If hearing Taylor Swift sing about a “Love Story” is enough to reduce me to tears, what does that say about my state of mind? Am I still yearning for some fairy tale, despite my strong assertions that I’m not? Am I merely sad and regretful that I’ll never experience that now, 12 years of marriage, 2 kids and 1 divorce later? Especially now, when I don’t really even believe it exists? Or maybe I’m just scared I missed my chance?
I still miss my ex. I miss our conversations and his insights. I miss his smile and hearing him laugh. I miss the look he gets in his eye when he somehow thinks he’s managing to be naughty. I miss our friendship.
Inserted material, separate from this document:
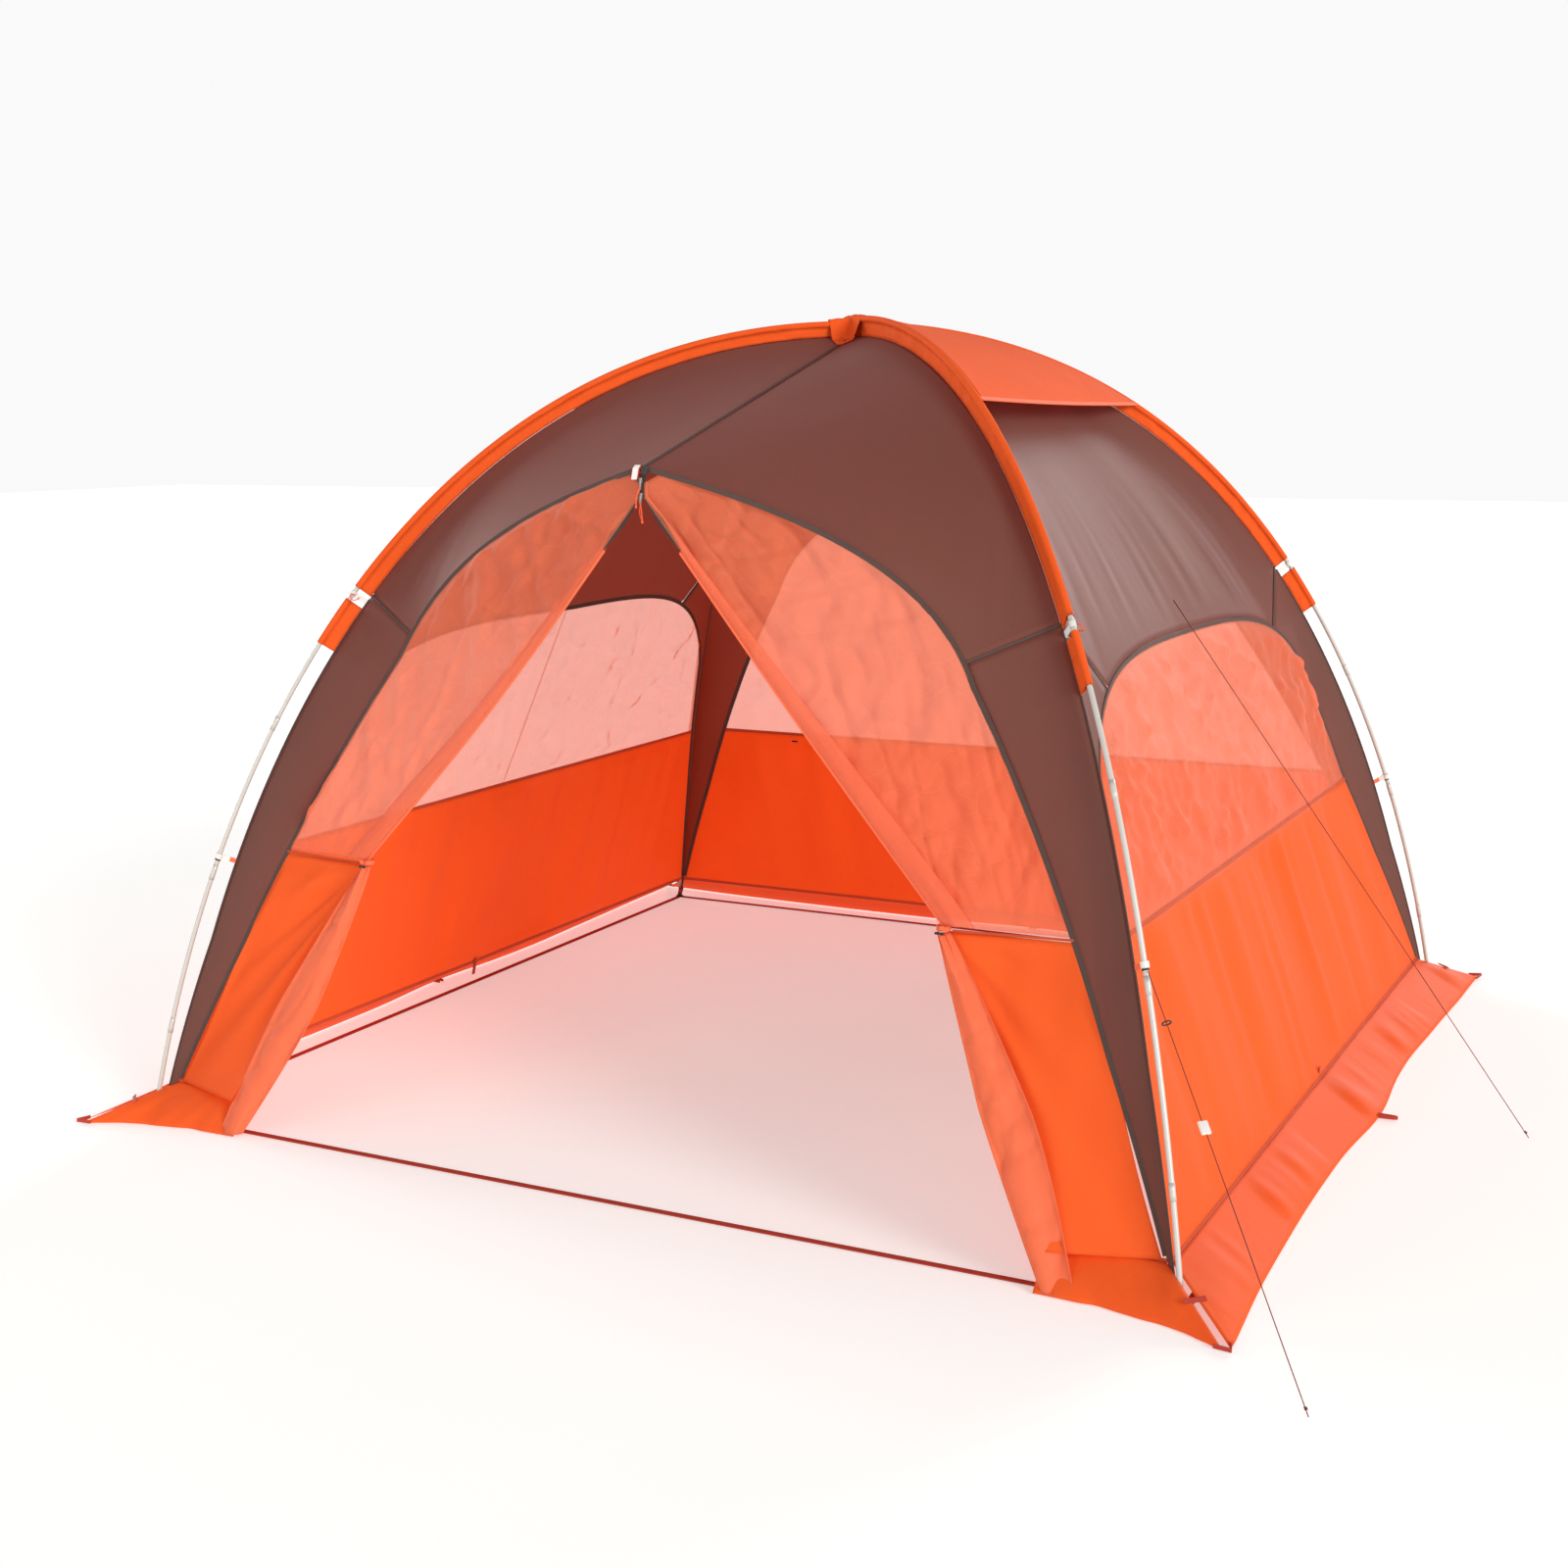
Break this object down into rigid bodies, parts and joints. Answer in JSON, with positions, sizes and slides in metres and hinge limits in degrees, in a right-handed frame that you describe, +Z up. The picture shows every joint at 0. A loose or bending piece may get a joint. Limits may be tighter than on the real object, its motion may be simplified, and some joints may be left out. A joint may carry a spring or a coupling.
{
  "type": "frame tent",
  "caption": "Square walk-in dome shelter: two crossed arch poles in fabric sleeves, mesh windows above solid walls, a roof vent cover, and a zipped front door tied open.",
  "frame": {"origin": "middle of the square plan, on the ground", "axes": "+Z up; -Y out of the open front door; +X to the right as seen from in front of that door"},
  "size_m": [3.6769, 3.391, 2.1669],
  "materials": {
    "pole": "pale anodised tube",
    "black_plastic": "moulded",
    "white_plastic": "moulded",
    "orange_ripstop": "coated ripstop polyester",
    "brown_cloth": "coated woven polyester",
    "orange_cloth": "thin woven polyester",
    "orange_mesh": "fine insect netting",
    "webbing": "woven tape",
    "cord": "braided line",
    "zip_metal": "dark plated"
  },
  "bodies": {
    "root": {"arch_pole_upper": "pole", "arch_pole_lower": "pole", "pole_tip_front_right": "black_plastic", "pole_tip_back_left": "black_plastic", "pole_tip_front_left": "black_plastic", "pole_tip_back_right": "black_plastic", "sleeve_front_right": "orange_ripstop", "short_sleeve_front_right": "orange_ripstop", "sleeve_back_left": "orange_ripstop", "short_sleeve_back_left": "orange_ripstop", "sleeve_front_left": "orange_ripstop", "short_sleeve_front_left": "orange_ripstop", "sleeve_back_right": "orange_ripstop", "short_sleeve_back_right": "orange_ripstop", "front_roof_left": "brown_cloth", "front_roof_right": "brown_cloth", "back_roof_left": "brown_cloth", "back_roof_right": "brown_cloth", "side_roof_left": "brown_cloth", "side_roof_right": "brown_cloth", "vent_cover_left": "orange_ripstop", "vent_cover_right": "orange_ripstop", "leg_panel_front_right": "brown_cloth", "leg_panel_back_left": "brown_cloth", "leg_panel_front_left": "brown_cloth", "leg_panel_back_right": "brown_cloth", "mesh_wall_left": "orange_mesh", "lower_wall_left": "orange_cloth", "mesh_wall_right": "orange_mesh", "lower_wall_right": "orange_cloth", "mesh_wall_back": "orange_mesh", "lower_wall_back": "orange_cloth", "skirt_left": "orange_cloth", "skirt_right": "orange_cloth", "skirt_back": "orange_cloth", "skirt_front_left": "orange_cloth", "skirt_front_right": "orange_cloth", "perimeter_webbing": "webbing", "door_mesh_left": "orange_mesh", "door_panel_left": "orange_cloth", "door_roll_left": "orange_cloth", "door_mesh_right": "orange_mesh", "door_panel_right": "orange_cloth", "door_roll_right": "orange_cloth", "guyline_right": "cord", "guyline_left": "cord", "guyline_front_right": "cord"},
    "slider_upper": {"zip_slider_upper": "zip_metal"},
    "slider_lower": {"zip_slider_lower": "zip_metal"},
    "pull_upper": {"zip_pull_upper": "zip_metal"},
    "pull_lower": {"zip_pull_lower": "zip_metal"},
    "toggle_left": {"door_toggle_left": "black_plastic"},
    "toggle_right": {"door_toggle_right": "black_plastic"},
    "toggle_back": {"door_toggle_back": "black_plastic"},
    "clip_front_right": {"leg_clip_front_right": "white_plastic"},
    "clip_front_left": {"leg_clip_front_left": "white_plastic"},
    "clip_back_right": {"leg_clip_back_right": "white_plastic"},
    "clip_back_left": {"leg_clip_back_left": "white_plastic"},
    "ring": {"line_ring": "black_plastic"},
    "lock": {"line_lock": "white_plastic"}
  },
  "joints": [
    {"name": "slider_upper_travel", "type": "slide", "parent": "root", "child": "slider_upper", "axis": [0, 0, 1], "range_m": [0, 0.015]},
    {"name": "slider_lower_travel", "type": "slide", "parent": "root", "child": "slider_lower", "axis": [0, 0, 1], "range_m": [0, 0.012]},
    {"name": "pull_upper_swing", "type": "hinge", "parent": "slider_upper", "child": "pull_upper", "pos_m": [0, -1.2106, 1.737], "axis": [1, 0, 0], "range_deg": [-100, 0]},
    {"name": "pull_lower_swing", "type": "hinge", "parent": "slider_lower", "child": "pull_lower", "pos_m": [0, -1.2106, 1.701], "axis": [1, 0, 0], "range_deg": [-100, 0]},
    {"name": "toggle_left_swing", "type": "hinge", "parent": "root", "child": "toggle_left", "pos_m": [-0.82, -1.2965, 0.74], "axis": [1, 0, 0], "range_deg": [-60, 0]},
    {"name": "toggle_right_swing", "type": "hinge", "parent": "root", "child": "toggle_right", "pos_m": [0.82, -1.2965, 0.74], "axis": [1, 0, 0], "range_deg": [-60, 0]},
    {"name": "toggle_back_swing", "type": "hinge", "parent": "root", "child": "toggle_back", "pos_m": [-0.82, 1.2255, 0.712], "axis": [1, 0, 0], "range_deg": [-60, 0]},
    {"name": "clip_front_right_turn", "type": "hinge", "parent": "root", "child": "clip_front_right", "pos_m": [1.30489, -1.30489, 0.714], "axis": [-0.2586, 0.2586, 0.9307], "range_deg": [-20, 20]},
    {"name": "clip_front_left_turn", "type": "hinge", "parent": "root", "child": "clip_front_left", "pos_m": [-1.30363, -1.30363, 0.714], "axis": [0.2609, 0.2609, 0.9294], "range_deg": [-20, 20]},
    {"name": "clip_back_right_turn", "type": "hinge", "parent": "root", "child": "clip_back_right", "pos_m": [1.30363, 1.30363, 0.714], "axis": [-0.2609, -0.2609, 0.9294], "range_deg": [-20, 20]},
    {"name": "clip_back_left_turn", "type": "hinge", "parent": "root", "child": "clip_back_left", "pos_m": [-1.30489, 1.30489, 0.714], "axis": [0.2586, -0.2586, 0.9307], "range_deg": [-20, 20]},
    {"name": "ring_turn", "type": "hinge", "parent": "root", "child": "ring", "pos_m": [1.37846, -1.37846, 0.61269], "axis": [0.4934, -0.4934, -0.7164], "range_deg": [-90, 90]},
    {"name": "lock_travel", "type": "slide", "parent": "root", "child": "lock", "axis": [0.4934, -0.4934, -0.7164], "range_m": [-0.18, 0.35]}
  ]
}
The question has been posed: Can we be friends? To which I still am uncertain of the answer. There are impediments to us being a couple, on his side and now, truthfully, on my own. Yet feelings still exist. Could we navigate the pitfalls of having a relationship, without having a “relationship”? As usual, I have no idea. Somewhere between advice, logic, rationalization and the voice of my inner self the answer lies. Which mean, of course, it might as well lie at the bottom of the ocean. It’s a lot to swim through for a clear view!
Meanwhile, a breakup is looming and I’m heartsick about it. If only Taylor Swift could write the ending for all our love stories. Life would be simpler and sweeter. I wouldn’t feel the need to weep at stoplights from regret and longing and fear of what I’ll never have–if it even exists. It would all boil down to a simple Taylor concept:
“It’s a love story, baby just say yes.”